Three Pillars — Logs · Metrics · Traces

Logs — Record of What Happened

Shape: events (timestamp + context)

{
  "ts": "2026-05-25T14:32:01Z",
  "level": "error",
  "msg": "DB connection refused",
  "host": "api-prod-3",
  "user_id": "u_42",
  "request_id": "req_abc123",
  "stack": "..."
}

Strength: rich context, precise debugging
Weakness: high volume (TBs), expensive aggregation, query cost

Metrics — Time-Series Numbers

Shape: timestamp + number + labels (aggregable)

http_requests_total{method="POST", path="/login", status="200"} 1234
http_requests_total{method="POST", path="/login", status="500"} 5

Strength: small (bytes per event), fast aggregation (count/avg/p99), great for dashboards
Weakness: only what you defined; no per-event detail

Traces — A Request's Journey

Shape: tree of spans (time + parent-child)

trace abc123 (total 450ms)
├─ HTTP POST /login         (450ms)  service: api
│  ├─ DB query users        (320ms)  service: db
│  │  └─ INDEX scan         (310ms)  ← bottleneck!
│  └─ Redis SET session     (15ms)   service: cache

Strength: cross-service flow obvious, where slowness lives at a glance
Weakness: needs instrumentation, high volume (usually sampled)

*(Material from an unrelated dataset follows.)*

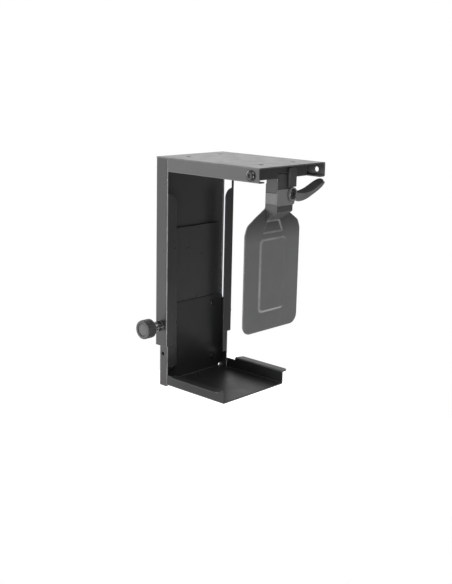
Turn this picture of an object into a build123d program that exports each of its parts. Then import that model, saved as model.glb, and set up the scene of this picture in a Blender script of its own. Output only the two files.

Cardinality — The Cost Ceiling

Cardinality = the number of unique label combinations

Example 1 — low:
  http_requests{method="GET|POST|...", status="200|400|500"}
  → 5 methods × 6 statuses = 30 series

Example 2 — explosion:
  http_requests{method, status, user_id, request_id}
  → 1M users × 100M requests = 10^11 series 😱

Prometheus etc.: cardinality × time-series count = storage cost
DataDog / Honeycomb etc.: cardinality-priced

→ Why "log everything" doesn't work = the cardinality ceiling.
   Keep high-cardinality (user_id, request_id) in traces/logs,
   NOT in metric labels.

Which Pillar Fits Which Question

Question	Tool
Is the system healthy right now?	metrics (dashboards, alerts)
p99 trend for this endpoint?	metrics
Why was THIS request slow?	traces (look up by trace ID)
Why is this user erroring?	logs (filter by user_id) + trace
What happened at 11pm yesterday?	logs (time + context search)
Latency distribution A → B?	traces aggregation + metrics

OpenTelemetry — A Single Standard

Before: different SDKs per vendor
  - DataDog SDK / New Relic agent / Honeycomb SDK / ...
  - Switching tools = changing every app

OpenTelemetry (CNCF, since 2019):
  - Unified spec + SDKs for logs / metrics / traces
  - Swap the exporter to change backend (Jaeger / Tempo / DataDog / ...)

→ Vendor lock-in resolved. Instrument once, free destination.

Common Pitfalls

"Just log everything" — volume + cost explosion + signal-vs-noise. Deliberate sampling + structured logs.
Checking averages only — average looks fine but p99 = 2s means 1% of users are in pain. Histograms + percentiles are essential.
user_id / request_id as metric labels — cardinality explosion. Put them in traces / logs instead.
Too many alerts — 3am noisy pages → on-call burnout. SLO-based alerts (see the SLI/SLO guide).
Tracing impacting production — unsampled tracing adds ms per request. Head sampling (1%) or tail sampling (errors 100%).

Wrap-up

Observability isn't a single tool — it's a capability: answering questions you didn't define ahead of time. The three pillars complement each other (logs = detail, metrics = aggregation, traces = flow). Cardinality is the cost ceiling.

Start: structured logging + basic metrics (RED / USE) + tracing on critical paths. Incremental, not full instrumentation on every service at once.